Territory Availability and Leadership
Territory availability and engaged leadership are two areas where emerging franchises often shine compared to their more established counterparts.
With popular brands, prime territories may already be taken, leaving new franchisees with less desirable locations. Emerging franchises, on the other hand, often have a wealth of untapped markets available.
Leadership engagement is another key difference. In emerging franchises, founders and top executives are often more directly involved with franchisees. This can lead to better support, faster problem-solving, and a more collaborative approach to growing the brand.
Overhead Costs and Future Prospects
Overhead costs and future growth prospects can vary significantly between popular and emerging franchises, impacting your long-term success.

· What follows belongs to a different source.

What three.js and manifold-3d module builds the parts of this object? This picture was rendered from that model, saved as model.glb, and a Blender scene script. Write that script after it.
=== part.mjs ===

Established brands often come with higher overhead costs due to more complex operations and stricter brand standards. Emerging franchises may have leaner operations and more flexibility, potentially leading to lower ongoing costs for franchisees.
When it comes to future prospects, emerging brands often have more room for growth and innovation. While popular brands may have reached market saturation, growing franchises can offer exciting opportunities for expansion and increased market share.
Key Factors in Choosing a Franchise

Selecting the right franchise involves careful consideration of several crucial factors. Let’s explore the key elements that can help you make an informed decision.
Open Markets and Growth Potential
When evaluating franchise opportunities, it’s essential to look at the available markets and the potential for growth within those areas.
Open markets refer to locations where the franchise doesn’t yet have a presence. These untapped areas can offer significant opportunities for new franchisees to establish a strong foothold and build a loyal customer base.
Growth potential is about more than just available territories. It also involves:
- Market trends and consumer demand for the product or service
- The franchise’s expansion strategy and support for new locations
- Local economic conditions and demographic factors
Emerging franchises often excel in this area, offering access to prime territories and riding the wave of growing market trends.
Financial Performance and Franchisee Reviews
Understanding the financial performance of a franchise and hearing from current franchisees are crucial steps in your decision-making process.
When examining financial performance:
- Review the Franchise Disclosure Document (FDD) for detailed financial information
- Look at average unit volumes and profit margins
- Consider the time it typically takes for a new location to become profitable
Franchisee reviews can provide valuable insights into the day-to-day realities of running the business. Pay attention to:
- Overall satisfaction levels
- Quality of support from the franchisor
- Challenges faced and how they were addressed
Remember, both established and emerging franchises can have strong financial performance and positive franchisee reviews. The key is to find a brand that aligns with your goals and values.
Proven Systems and Solid Support
A franchise’s success often hinges on its operational systems and the support provided to franchisees. Look for brands that offer:
- Comprehensive initial training programs
- Ongoing support and education opportunities
- Robust marketing and technology systems
Emerging franchises may offer more personalized support and flexibility in their systems. This can be particularly beneficial if you’re looking for a more hands-on role in shaping the brand’s growth.
Established franchises typically have well-developed systems but may be less flexible. Consider which approach aligns better with your management style and business goals.
Ultimately, the right franchise for you will offer a balance of proven systems and solid support that sets you up for long-term success.